All these pages are a bit confusing. What is a brand page, really? Is your home page one of your brand pages? Is your newsroom one of your brand pages? What about your blog? How many brand pages does your business need? What for? Is the newsroom entitled to exist? Is the page view really dead? If so – how does that affect your “page strategy”? What make sense? What matters really? Which of your pages will survive, when page views dies? Your homepage? Your newsroom?
It all started with the home page. Preferably for business and organizations. Because it was too complicated and/or too expensive for citizens to create their own pages on the web. As a matter of fact, even for the majority of businesses. Anyway, then, at the end of last century, we all could publish and express ourselves on the web, for free, by ourselves. Few years after that, the web literally exploded of abilities to create profiles and pages of all kind. Suddenly the web became social. And the business joined the conversation. The question is how many brand pages do we need? And why do we need them? And is there any need for a “newsroom”? Which of your pages will survive, when page views dies? Your homepage?
314 passwords for different accounts of which 109 originate social media accounts
I recently checked my 1password account to get an idea of how many passwords I’ve stored within that service. Do you know what? 314 passwords for different accounts of which ca 109 originate social media accounts! I’ve no idea how many social media accounts or “brand pages” my business (Mynewsdesk) has, but a wild guess… I would say at least 40. One of them is the home page, another one is the newsroom. And then the blog. And of course Facebook fanpage, Google+ page, LinkedIn page, blog page, Twitter page, Youtube Channel, Flickr page, Foursquare page, among others.

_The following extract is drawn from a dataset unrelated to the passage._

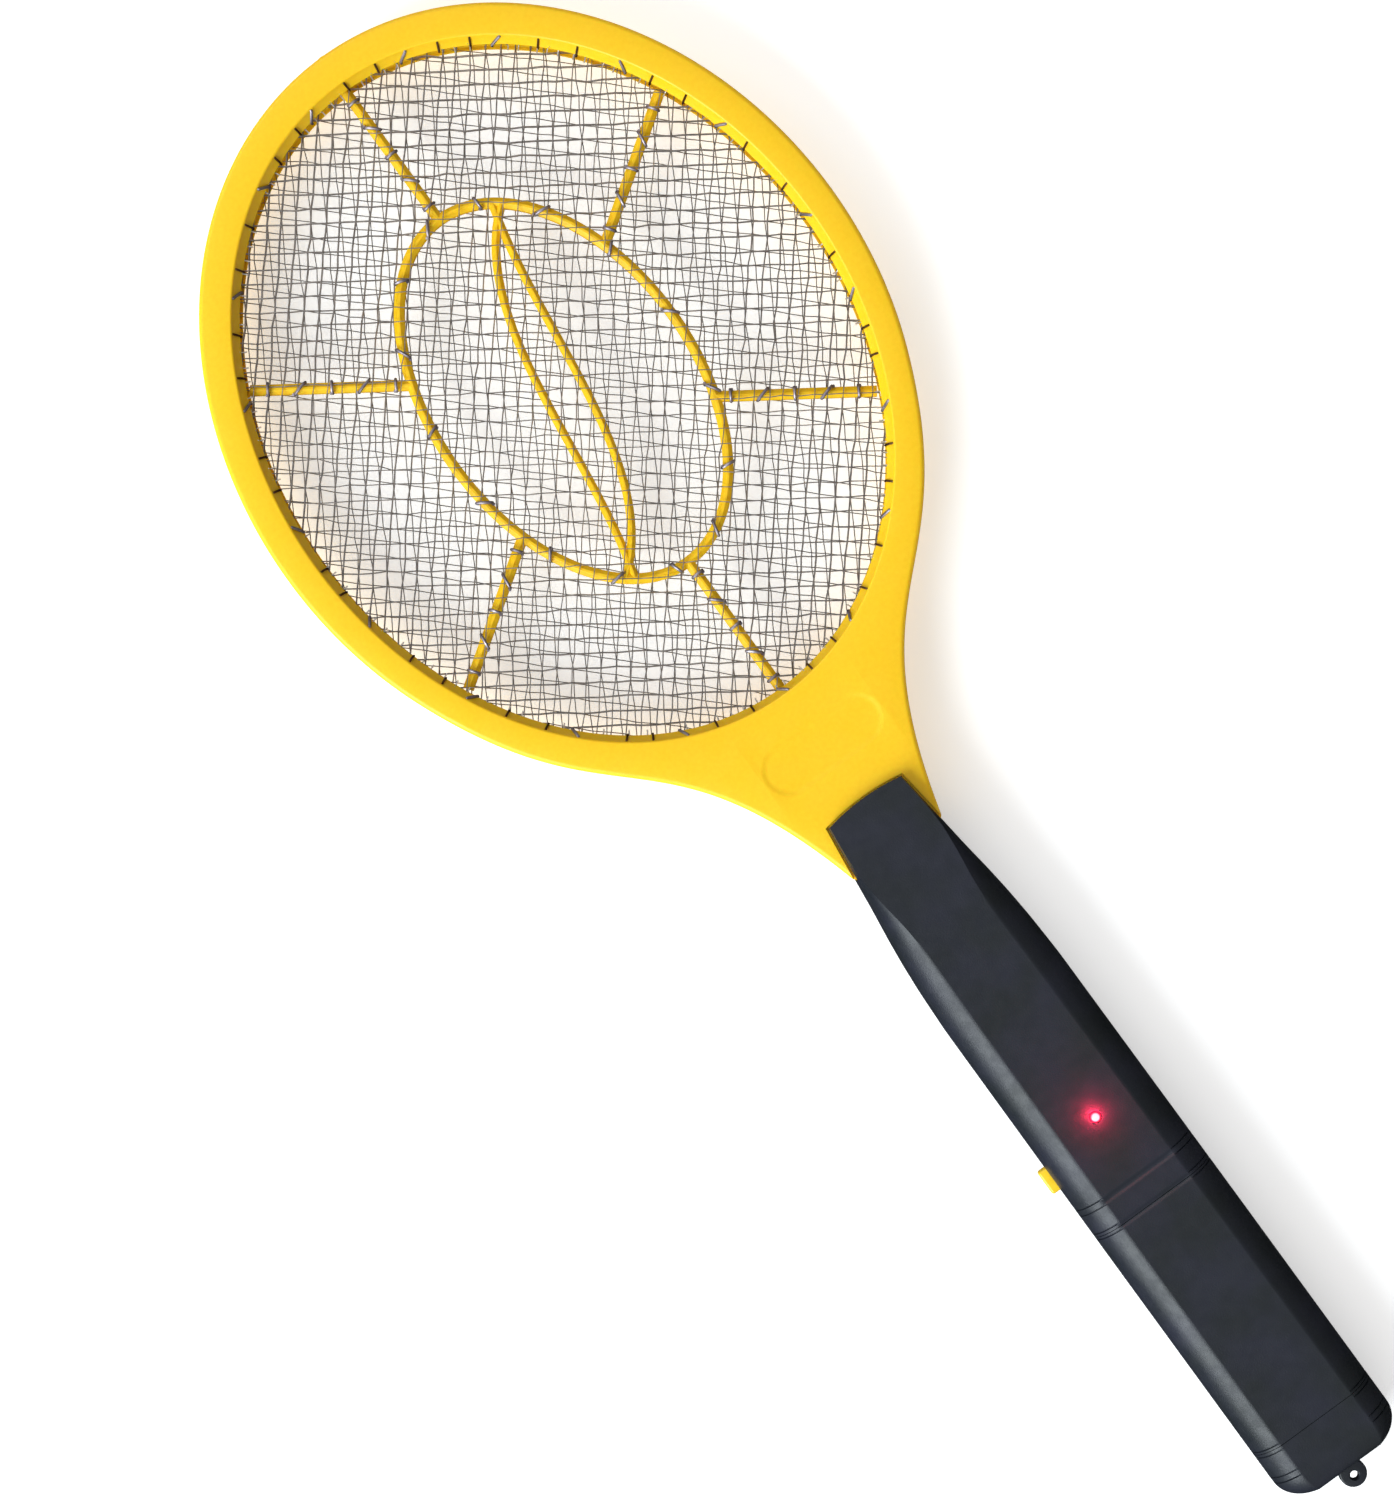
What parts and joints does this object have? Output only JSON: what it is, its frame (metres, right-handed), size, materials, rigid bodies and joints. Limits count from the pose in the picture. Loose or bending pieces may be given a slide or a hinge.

That’s the places to meet, engage, and serve the people that matters to your business
Why all these “pages”? The answer is simple: Because that’s the places to meet, engage, and serve the people that matters to your business, these days. As saying goes: “Be there or be square”. But “be there”…? What does that really mean? How to “be there”?
First of all you need an account to administrate your page. Not the same “profile” account like people in general, but a “page” (brand page”), if possible. As you all know, most of the social media and networks do offer brand pages for business, to be able to connect and engage with their audience.
Brand pages banned on Quora
But not all of them. Not Quora, for an example. Businesses are banned there. Like Quora says on their site: “Quora does not support accounts for organizations”. But that doesn’t really matters because you can easily sign up as a business representative, which, as a matter of fact, might be a better way to do it, even in other social environments. Because, who wants to talk to a brand? After all, we all know, behind that logo, there’s a person, hiding. And these people, the representative for the business, quite often PR practitioners, use to feed these accounts with content.
Content marketing vs Social Marketing
Lots of them usually treat these places like media channels; they just synchronized their mailings, with their social accounts. Ok, nothing wrong with that, really, but you will get what you deserve; tell your story to the world, sounds great, but your audience has something to say and requires some attention as well. And you know that. So, listen to and engage with them. Make them happy.
Some says there is a difference between “content marketing” and “social media presence”, though. In a post on Walll blog, Wessel van Rensburg, says:
“…they both have something important in common. They are increasingly distributed and shared by the public at large. But they differ in important respects: Social media is built around relationships. Content marketing is built around communication that has substance, significance and meaning to a wide audience…”. The social media is based on: “Community, relationships, two way, small, reciprocity”. Content marketing is based on: “Content, audience, one way, scale, meritocracy”. Hm… I only partly agree about that.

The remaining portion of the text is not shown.